## RECORDED DATA:
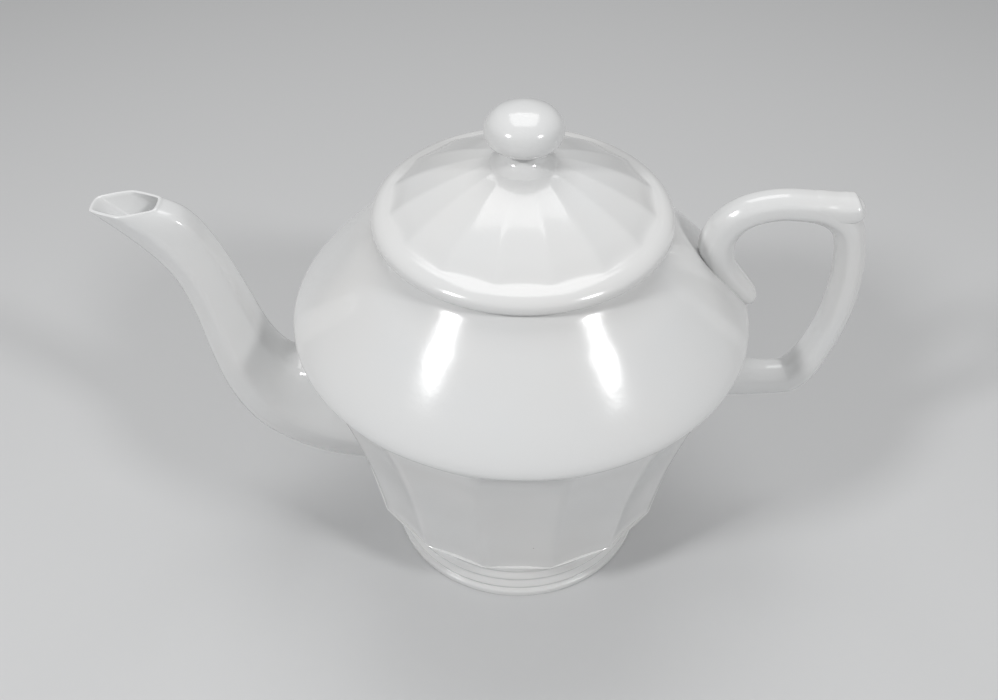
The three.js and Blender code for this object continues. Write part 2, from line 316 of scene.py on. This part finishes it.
def glaze_material(name, settings):
    """White glaze with faint warm patches, tiny dark specks and a slightly uneven surface."""
    material, tree, place = new_material(name)
    patches = place.noise(PATCH_SCALE, 3.0)
    drift = place.noise(DRIFT_SCALE)
    waves = place.noise(WAVE_SCALE)
    grain = place.noise(GLAZE_GRAIN_SCALE)
    cells = {"Vector": place, "Scale": SPECK_SCALE}
    distance = place.node("ShaderNodeTexVoronoi", None, cells)
    cell_colour = place.node("ShaderNodeTexVoronoi", None, cells, output="Color")
    chance = place.node("ShaderNodeSeparateColor", None, {"Color": cell_colour})
    speck = (distance < SPECK_SIZE) * (chance < SPECK_CHANCE)
    tint = (patches * PATCH_TINT + drift * DRIFT_TINT) - TINT_THRESHOLD
    colour = tint.blend(rgba(settings.body), rgba(settings.warm))
    height = waves * WAVE_HEIGHT + grain * GRAIN_HEIGHT
    bump = place.node("ShaderNodeBump", None, {"Height": height, "Strength": 0.16, "Distance": 0.0012})
    set_finish(tree, {
        "Base Color": (speck * SPECK_STRENGTH).blend(colour, rgba(SPECK_COLOUR)),
        "Roughness": settings.roughness + patches * PATCH_ROUGHNESS - PATCH_ROUGHNESS / 2,
        "Normal": bump,
        "IOR": 1.5,
        "Coat Weight": 0.35,
        "Coat Roughness": 0.06,
    })
    return material


def bare_material(settings):
    """Unglazed fired clay with a fine dry grain."""
    material, tree, place = new_material("bare_clay")
    grain = place.noise(CLAY_GRAIN_SCALE, 4.0)
    blotch = place.noise(CLAY_BLOTCH_SCALE, 3.0)
    pale = tuple(min(1.0, part * CLAY_PALENESS) for part in settings.bare)
    bump = place.node("ShaderNodeBump", None, {"Height": grain, "Strength": 0.3, "Distance": 0.0004})
    set_finish(tree, {
        "Base Color": (grain * 0.5 + blotch * 0.5).blend(rgba(settings.bare), rgba(pale)),
        "Roughness": blotch * BLOTCH_ROUGHNESS + CLAY_ROUGHNESS,
        "Normal": bump,
    })
    return material


def smooth_run(points, steps):
    """A smooth curve through points of any number of values."""
    ends = [points[0], *points, points[-1]]
    run = []
    for i in range(1, len(ends) - 2):
        for k in range(steps):
            t = k / steps
            values = []
            for a, b, c, d in zip(ends[i - 1], ends[i], ends[i + 1], ends[i + 2]):
                curve = 2 * b + (c - a) * t + (2 * a - 5 * b + 4 * c - d) * t * t
                values.append((curve + (3 * b - a - 3 * c + d) * t ** 3) / 2)
            run.append(tuple(values))
    run.append(tuple(points[-1]))
    return run


def facet_scale(turn, facets, crispness):
    """How far in a facet's face lies from its corners, with the corners slightly rounded."""
    total = 0.0
    for k in range(facets):
        facing = math.cos(turn - 2 * math.pi * k / facets)
        total += max(facing, 0.0) ** crispness
    return math.cos(math.pi / facets) / total ** (1 / crispness)


def faceted_section(sides, facets, crispness, flat):
    """A section of unit size with soft facets, as pairs of values across and sideways."""
    points = []
    for i in range(sides):
        turn = 2 * math.pi * i / sides
        scale = 1 + flat * (facet_scale(turn, facets, crispness) - 1)
        points.append((scale * math.cos(turn), scale * math.sin(turn)))
    return points


POT_SIDES = PANELS * STEPS_PER_PANEL
PANEL_SCALES = [facet_scale(2 * math.pi * i / POT_SIDES, PANELS, PANEL_CRISPNESS) for i in range(POT_SIDES)]
SPOUT_SECTION = faceted_section(sides=48, facets=6, crispness=26, flat=0.75)
HANDLE_SECTION = faceted_section(sides=40, facets=8, crispness=40, flat=0.7)


def pot_ring(radius, height, flat=0.0):
    """A ring round the pot's axis. It is round where flat is 0, and its panels are hollow over 1."""
    ring = []
    for i, scale in enumerate(PANEL_SCALES):
        angle = 2 * math.pi * i / POT_SIDES - math.pi / 2
        r = radius * (1 + flat * (scale - 1)) * MM
        ring.append((AXIS_X + r * math.cos(angle), r * math.sin(angle), height * MM))
    return ring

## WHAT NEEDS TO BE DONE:
Copy out the full material exactly as it appears.

## EXERCISE SOLUTION:
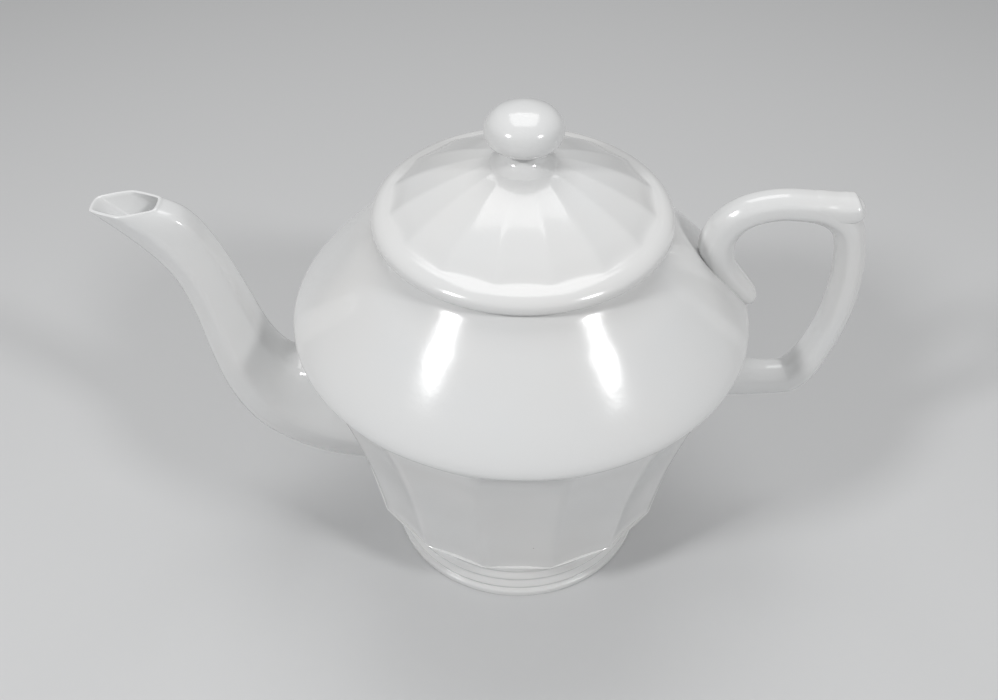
The three.js and Blender code for this object continues. Write part 2, from line 316 of scene.py on. This part finishes it.
def glaze_material(name, settings):
    """White glaze with faint warm patches, tiny dark specks and a slightly uneven surface."""
    material, tree, place = new_material(name)
    patches = place.noise(PATCH_SCALE, 3.0)
    drift = place.noise(DRIFT_SCALE)
    waves = place.noise(WAVE_SCALE)
    grain = place.noise(GLAZE_GRAIN_SCALE)
    cells = {"Vector": place, "Scale": SPECK_SCALE}
    distance = place.node("ShaderNodeTexVoronoi", None, cells)
    cell_colour = place.node("ShaderNodeTexVoronoi", None, cells, output="Color")
    chance = place.node("ShaderNodeSeparateColor", None, {"Color": cell_colour})
    speck = (distance < SPECK_SIZE) * (chance < SPECK_CHANCE)
    tint = (patches * PATCH_TINT + drift * DRIFT_TINT) - TINT_THRESHOLD
    colour = tint.blend(rgba(settings.body), rgba(settings.warm))
    height = waves * WAVE_HEIGHT + grain * GRAIN_HEIGHT
    bump = place.node("ShaderNodeBump", None, {"Height": height, "Strength": 0.16, "Distance": 0.0012})
    set_finish(tree, {
        "Base Color": (speck * SPECK_STRENGTH).blend(colour, rgba(SPECK_COLOUR)),
        "Roughness": settings.roughness + patches * PATCH_ROUGHNESS - PATCH_ROUGHNESS / 2,
        "Normal": bump,
        "IOR": 1.5,
        "Coat Weight": 0.35,
        "Coat Roughness": 0.06,
    })
    return material


def bare_material(settings):
    """Unglazed fired clay with a fine dry grain."""
    material, tree, place = new_material("bare_clay")
    grain = place.noise(CLAY_GRAIN_SCALE, 4.0)
    blotch = place.noise(CLAY_BLOTCH_SCALE, 3.0)
    pale = tuple(min(1.0, part * CLAY_PALENESS) for part in settings.bare)
    bump = place.node("ShaderNodeBump", None, {"Height": grain, "Strength": 0.3, "Distance": 0.0004})
    set_finish(tree, {
        "Base Color": (grain * 0.5 + blotch * 0.5).blend(rgba(settings.bare), rgba(pale)),
        "Roughness": blotch * BLOTCH_ROUGHNESS + CLAY_ROUGHNESS,
        "Normal": bump,
    })
    return material


def smooth_run(points, steps):
    """A smooth curve through points of any number of values."""
    ends = [points[0], *points, points[-1]]
    run = []
    for i in range(1, len(ends) - 2):
        for k in range(steps):
            t = k / steps
            values = []
            for a, b, c, d in zip(ends[i - 1], ends[i], ends[i + 1], ends[i + 2]):
                curve = 2 * b + (c - a) * t + (2 * a - 5 * b + 4 * c - d) * t * t
                values.append((curve + (3 * b - a - 3 * c + d) * t ** 3) / 2)
            run.append(tuple(values))
    run.append(tuple(points[-1]))
    return run


def facet_scale(turn, facets, crispness):
    """How far in a facet's face lies from its corners, with the corners slightly rounded."""
    total = 0.0
    for k in range(facets):
        facing = math.cos(turn - 2 * math.pi * k / facets)
        total += max(facing, 0.0) ** crispness
    return math.cos(math.pi / facets) / total ** (1 / crispness)


def faceted_section(sides, facets, crispness, flat):
    """A section of unit size with soft facets, as pairs of values across and sideways."""
    points = []
    for i in range(sides):
        turn = 2 * math.pi * i / sides
        scale = 1 + flat * (facet_scale(turn, facets, crispness) - 1)
        points.append((scale * math.cos(turn), scale * math.sin(turn)))
    return points


POT_SIDES = PANELS * STEPS_PER_PANEL
PANEL_SCALES = [facet_scale(2 * math.pi * i / POT_SIDES, PANELS, PANEL_CRISPNESS) for i in range(POT_SIDES)]
SPOUT_SECTION = faceted_section(sides=48, facets=6, crispness=26, flat=0.75)
HANDLE_SECTION = faceted_section(sides=40, facets=8, crispness=40, flat=0.7)


def pot_ring(radius, height, flat=0.0):
    """A ring round the pot's axis. It is round where flat is 0, and its panels are hollow over 1."""
    ring = []
    for i, scale in enumerate(PANEL_SCALES):
        angle = 2 * math.pi * i / POT_SIDES - math.pi / 2
        r = radius * (1 + flat * (scale - 1)) * MM
        ring.append((AXIS_X + r * math.cos(angle), r * math.sin(angle), height * MM))
    return ring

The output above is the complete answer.